▶ _Dataset extract_:
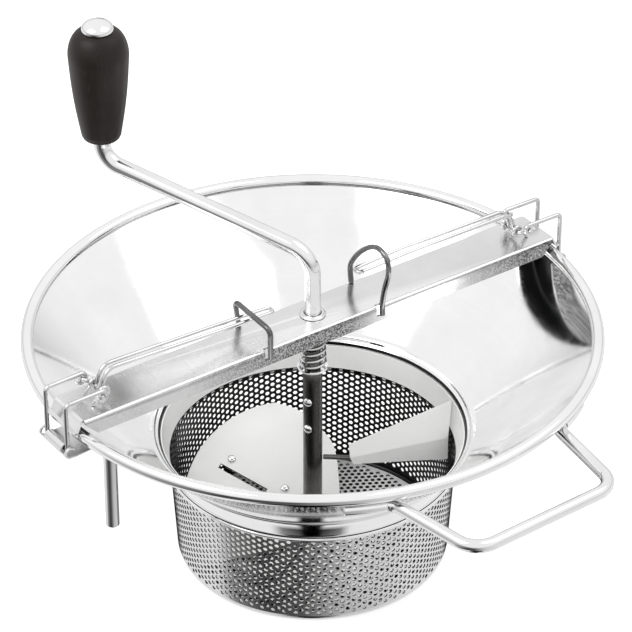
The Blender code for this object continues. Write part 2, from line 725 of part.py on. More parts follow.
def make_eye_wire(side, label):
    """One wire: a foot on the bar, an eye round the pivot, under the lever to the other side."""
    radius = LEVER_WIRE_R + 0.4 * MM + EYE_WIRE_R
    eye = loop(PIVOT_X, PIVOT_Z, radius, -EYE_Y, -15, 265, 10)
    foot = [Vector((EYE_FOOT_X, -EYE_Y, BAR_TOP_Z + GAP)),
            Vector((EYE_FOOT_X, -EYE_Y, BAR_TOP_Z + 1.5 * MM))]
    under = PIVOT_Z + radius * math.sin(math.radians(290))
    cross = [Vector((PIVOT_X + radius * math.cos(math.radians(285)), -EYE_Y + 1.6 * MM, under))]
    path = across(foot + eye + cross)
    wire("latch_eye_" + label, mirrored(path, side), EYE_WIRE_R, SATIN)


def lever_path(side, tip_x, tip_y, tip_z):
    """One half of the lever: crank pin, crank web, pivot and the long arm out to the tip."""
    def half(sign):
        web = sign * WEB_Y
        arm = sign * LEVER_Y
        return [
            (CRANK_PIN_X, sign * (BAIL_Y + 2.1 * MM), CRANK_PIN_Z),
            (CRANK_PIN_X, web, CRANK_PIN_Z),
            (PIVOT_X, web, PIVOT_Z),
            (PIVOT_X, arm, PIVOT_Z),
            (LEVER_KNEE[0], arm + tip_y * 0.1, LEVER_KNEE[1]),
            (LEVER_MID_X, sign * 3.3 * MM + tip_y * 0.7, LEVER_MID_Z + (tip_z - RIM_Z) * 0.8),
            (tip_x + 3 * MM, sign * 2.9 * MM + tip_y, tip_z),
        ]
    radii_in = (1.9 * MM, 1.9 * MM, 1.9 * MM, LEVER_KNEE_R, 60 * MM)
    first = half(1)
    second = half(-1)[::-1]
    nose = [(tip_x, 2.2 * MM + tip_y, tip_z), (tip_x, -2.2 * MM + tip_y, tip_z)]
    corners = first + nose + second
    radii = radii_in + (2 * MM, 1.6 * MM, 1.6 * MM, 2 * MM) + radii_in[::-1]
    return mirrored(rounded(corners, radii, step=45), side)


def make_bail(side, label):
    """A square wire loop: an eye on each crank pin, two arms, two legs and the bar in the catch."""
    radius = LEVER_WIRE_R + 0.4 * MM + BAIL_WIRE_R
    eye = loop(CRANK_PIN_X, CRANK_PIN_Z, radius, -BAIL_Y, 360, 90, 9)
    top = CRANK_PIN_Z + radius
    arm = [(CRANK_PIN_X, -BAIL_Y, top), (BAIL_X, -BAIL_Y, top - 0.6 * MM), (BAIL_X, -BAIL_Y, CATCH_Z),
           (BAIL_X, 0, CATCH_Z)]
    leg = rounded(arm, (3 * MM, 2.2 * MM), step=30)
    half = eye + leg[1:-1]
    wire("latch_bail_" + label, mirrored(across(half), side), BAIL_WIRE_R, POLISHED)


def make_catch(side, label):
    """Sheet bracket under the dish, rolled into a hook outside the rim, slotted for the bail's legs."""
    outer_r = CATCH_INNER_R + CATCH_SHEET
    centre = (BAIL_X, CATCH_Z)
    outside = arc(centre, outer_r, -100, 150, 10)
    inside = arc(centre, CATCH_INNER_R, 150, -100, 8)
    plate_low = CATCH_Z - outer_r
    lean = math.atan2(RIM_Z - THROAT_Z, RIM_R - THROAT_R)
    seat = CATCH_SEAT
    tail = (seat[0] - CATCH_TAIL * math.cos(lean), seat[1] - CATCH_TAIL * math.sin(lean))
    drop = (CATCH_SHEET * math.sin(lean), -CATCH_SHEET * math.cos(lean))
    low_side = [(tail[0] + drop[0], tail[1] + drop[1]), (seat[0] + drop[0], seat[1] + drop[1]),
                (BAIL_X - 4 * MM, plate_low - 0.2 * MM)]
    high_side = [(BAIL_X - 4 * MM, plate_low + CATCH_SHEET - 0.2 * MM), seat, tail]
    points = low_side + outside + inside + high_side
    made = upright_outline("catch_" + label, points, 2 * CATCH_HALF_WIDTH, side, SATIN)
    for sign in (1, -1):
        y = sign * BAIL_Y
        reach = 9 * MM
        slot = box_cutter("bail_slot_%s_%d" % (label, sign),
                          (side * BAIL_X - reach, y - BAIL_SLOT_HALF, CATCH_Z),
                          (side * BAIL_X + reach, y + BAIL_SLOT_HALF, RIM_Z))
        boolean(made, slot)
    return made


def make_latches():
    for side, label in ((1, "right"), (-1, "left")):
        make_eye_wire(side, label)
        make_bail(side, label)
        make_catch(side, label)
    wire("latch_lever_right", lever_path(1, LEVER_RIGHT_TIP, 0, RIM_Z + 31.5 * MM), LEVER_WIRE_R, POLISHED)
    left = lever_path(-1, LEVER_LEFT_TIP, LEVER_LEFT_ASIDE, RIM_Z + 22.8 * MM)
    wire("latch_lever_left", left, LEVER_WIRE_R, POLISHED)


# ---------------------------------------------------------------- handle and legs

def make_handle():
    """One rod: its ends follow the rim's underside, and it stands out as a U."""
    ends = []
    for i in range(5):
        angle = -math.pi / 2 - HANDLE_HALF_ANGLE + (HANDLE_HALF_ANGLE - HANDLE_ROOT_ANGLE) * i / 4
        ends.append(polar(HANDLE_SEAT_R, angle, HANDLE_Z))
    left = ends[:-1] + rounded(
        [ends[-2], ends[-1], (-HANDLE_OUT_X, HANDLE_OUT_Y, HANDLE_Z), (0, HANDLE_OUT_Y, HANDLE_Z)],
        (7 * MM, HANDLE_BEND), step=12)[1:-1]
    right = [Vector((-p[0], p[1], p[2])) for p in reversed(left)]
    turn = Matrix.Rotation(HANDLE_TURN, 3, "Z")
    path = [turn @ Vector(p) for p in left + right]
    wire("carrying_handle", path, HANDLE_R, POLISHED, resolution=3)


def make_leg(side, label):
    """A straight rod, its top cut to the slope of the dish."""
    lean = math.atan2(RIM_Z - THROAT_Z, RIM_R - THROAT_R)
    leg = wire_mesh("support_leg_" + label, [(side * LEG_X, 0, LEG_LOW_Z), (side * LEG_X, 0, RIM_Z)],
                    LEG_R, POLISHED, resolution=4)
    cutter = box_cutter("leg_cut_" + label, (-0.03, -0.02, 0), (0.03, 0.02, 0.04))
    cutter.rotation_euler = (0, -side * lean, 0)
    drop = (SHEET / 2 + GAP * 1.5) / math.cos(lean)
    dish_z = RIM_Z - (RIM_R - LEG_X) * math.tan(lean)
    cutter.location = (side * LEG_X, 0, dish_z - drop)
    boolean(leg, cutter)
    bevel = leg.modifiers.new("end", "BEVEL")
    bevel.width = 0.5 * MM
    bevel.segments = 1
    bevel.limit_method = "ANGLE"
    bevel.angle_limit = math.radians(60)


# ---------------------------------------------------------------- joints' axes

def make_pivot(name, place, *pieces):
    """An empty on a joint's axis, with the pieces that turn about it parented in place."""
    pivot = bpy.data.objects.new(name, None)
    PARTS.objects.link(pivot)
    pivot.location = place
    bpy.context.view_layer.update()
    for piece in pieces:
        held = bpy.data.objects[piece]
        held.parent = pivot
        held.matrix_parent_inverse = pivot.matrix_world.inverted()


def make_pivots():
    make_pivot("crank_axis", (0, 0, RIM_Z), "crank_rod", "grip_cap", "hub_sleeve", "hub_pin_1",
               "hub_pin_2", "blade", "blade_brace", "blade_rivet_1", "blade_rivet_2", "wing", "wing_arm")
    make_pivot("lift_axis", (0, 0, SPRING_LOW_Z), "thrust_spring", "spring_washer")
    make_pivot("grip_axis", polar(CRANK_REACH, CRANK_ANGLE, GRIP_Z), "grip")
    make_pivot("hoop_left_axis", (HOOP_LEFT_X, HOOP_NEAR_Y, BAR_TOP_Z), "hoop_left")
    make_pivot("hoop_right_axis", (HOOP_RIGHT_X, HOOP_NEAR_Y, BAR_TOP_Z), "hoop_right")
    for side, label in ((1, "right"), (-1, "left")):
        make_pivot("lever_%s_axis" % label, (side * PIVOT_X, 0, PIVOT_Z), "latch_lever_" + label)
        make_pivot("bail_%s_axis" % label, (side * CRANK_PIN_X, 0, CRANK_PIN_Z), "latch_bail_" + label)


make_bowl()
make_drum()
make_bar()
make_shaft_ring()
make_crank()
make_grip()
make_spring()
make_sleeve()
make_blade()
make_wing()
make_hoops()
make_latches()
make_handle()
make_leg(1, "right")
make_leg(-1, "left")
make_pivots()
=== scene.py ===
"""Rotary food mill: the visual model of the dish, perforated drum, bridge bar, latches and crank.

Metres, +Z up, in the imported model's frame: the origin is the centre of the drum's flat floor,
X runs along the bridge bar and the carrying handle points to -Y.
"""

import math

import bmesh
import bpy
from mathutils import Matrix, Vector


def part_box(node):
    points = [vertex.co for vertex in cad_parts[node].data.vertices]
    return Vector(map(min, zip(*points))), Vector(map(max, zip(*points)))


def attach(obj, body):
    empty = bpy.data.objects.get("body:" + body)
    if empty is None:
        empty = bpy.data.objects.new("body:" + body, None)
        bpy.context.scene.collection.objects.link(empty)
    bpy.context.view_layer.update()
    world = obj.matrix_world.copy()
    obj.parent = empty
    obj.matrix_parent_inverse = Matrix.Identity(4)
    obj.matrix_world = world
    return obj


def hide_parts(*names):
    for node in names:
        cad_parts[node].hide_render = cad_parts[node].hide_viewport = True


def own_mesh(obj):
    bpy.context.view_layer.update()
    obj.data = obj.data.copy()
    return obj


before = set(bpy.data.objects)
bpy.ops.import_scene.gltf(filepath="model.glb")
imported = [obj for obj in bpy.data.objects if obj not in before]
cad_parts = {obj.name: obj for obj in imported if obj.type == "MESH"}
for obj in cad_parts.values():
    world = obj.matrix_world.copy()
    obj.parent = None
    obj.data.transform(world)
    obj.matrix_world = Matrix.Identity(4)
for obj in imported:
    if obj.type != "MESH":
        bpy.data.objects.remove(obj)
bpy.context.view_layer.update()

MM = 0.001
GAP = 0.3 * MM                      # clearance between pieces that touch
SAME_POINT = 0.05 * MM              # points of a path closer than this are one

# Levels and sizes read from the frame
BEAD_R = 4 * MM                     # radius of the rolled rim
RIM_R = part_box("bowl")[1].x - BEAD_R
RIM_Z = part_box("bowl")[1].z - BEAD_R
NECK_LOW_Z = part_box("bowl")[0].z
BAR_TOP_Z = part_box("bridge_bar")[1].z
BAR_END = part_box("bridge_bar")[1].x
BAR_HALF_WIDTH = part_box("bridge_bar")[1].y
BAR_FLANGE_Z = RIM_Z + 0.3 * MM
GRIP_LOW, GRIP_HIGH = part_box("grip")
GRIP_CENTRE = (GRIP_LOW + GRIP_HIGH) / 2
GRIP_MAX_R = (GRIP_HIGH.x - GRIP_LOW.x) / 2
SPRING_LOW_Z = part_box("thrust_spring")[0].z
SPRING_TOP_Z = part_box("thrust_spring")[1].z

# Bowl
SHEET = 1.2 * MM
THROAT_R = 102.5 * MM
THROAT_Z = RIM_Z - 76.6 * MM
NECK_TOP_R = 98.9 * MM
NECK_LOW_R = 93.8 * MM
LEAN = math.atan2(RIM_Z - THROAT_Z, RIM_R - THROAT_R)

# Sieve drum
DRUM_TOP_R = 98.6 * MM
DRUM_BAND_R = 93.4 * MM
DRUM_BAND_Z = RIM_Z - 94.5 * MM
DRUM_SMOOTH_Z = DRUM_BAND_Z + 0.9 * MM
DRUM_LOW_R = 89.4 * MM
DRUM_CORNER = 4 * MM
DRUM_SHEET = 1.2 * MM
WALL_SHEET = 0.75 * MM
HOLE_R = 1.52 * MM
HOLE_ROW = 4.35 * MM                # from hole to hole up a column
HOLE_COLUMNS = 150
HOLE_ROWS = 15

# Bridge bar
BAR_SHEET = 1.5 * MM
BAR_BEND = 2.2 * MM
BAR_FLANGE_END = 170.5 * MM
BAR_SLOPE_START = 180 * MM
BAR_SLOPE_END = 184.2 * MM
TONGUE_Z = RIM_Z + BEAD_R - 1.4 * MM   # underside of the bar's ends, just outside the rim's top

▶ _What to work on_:
Quote word for word every line from the one that has "make_bowl()" through the one that has "obj.matrix_parent_inverse = Matrix.Identity(4)".

▶ _In response_:
make_bowl()
make_drum()
make_bar()
make_shaft_ring()
make_crank()
make_grip()
make_spring()
make_sleeve()
make_blade()
make_wing()
make_hoops()
make_latches()
make_handle()
make_leg(1, "right")
make_leg(-1, "left")
make_pivots()
=== scene.py ===
"""Rotary food mill: the visual model of the dish, perforated drum, bridge bar, latches and crank.

Metres, +Z up, in the imported model's frame: the origin is the centre of the drum's flat floor,
X runs along the bridge bar and the carrying handle points to -Y.
"""

import math

import bmesh
import bpy
from mathutils import Matrix, Vector


def part_box(node):
    points = [vertex.co for vertex in cad_parts[node].data.vertices]
    return Vector(map(min, zip(*points))), Vector(map(max, zip(*points)))


def attach(obj, body):
    empty = bpy.data.objects.get("body:" + body)
    if empty is None:
        empty = bpy.data.objects.new("body:" + body, None)
        bpy.context.scene.collection.objects.link(empty)
    bpy.context.view_layer.update()
    world = obj.matrix_world.copy()
    obj.parent = empty
    obj.matrix_parent_inverse = Matrix.Identity(4)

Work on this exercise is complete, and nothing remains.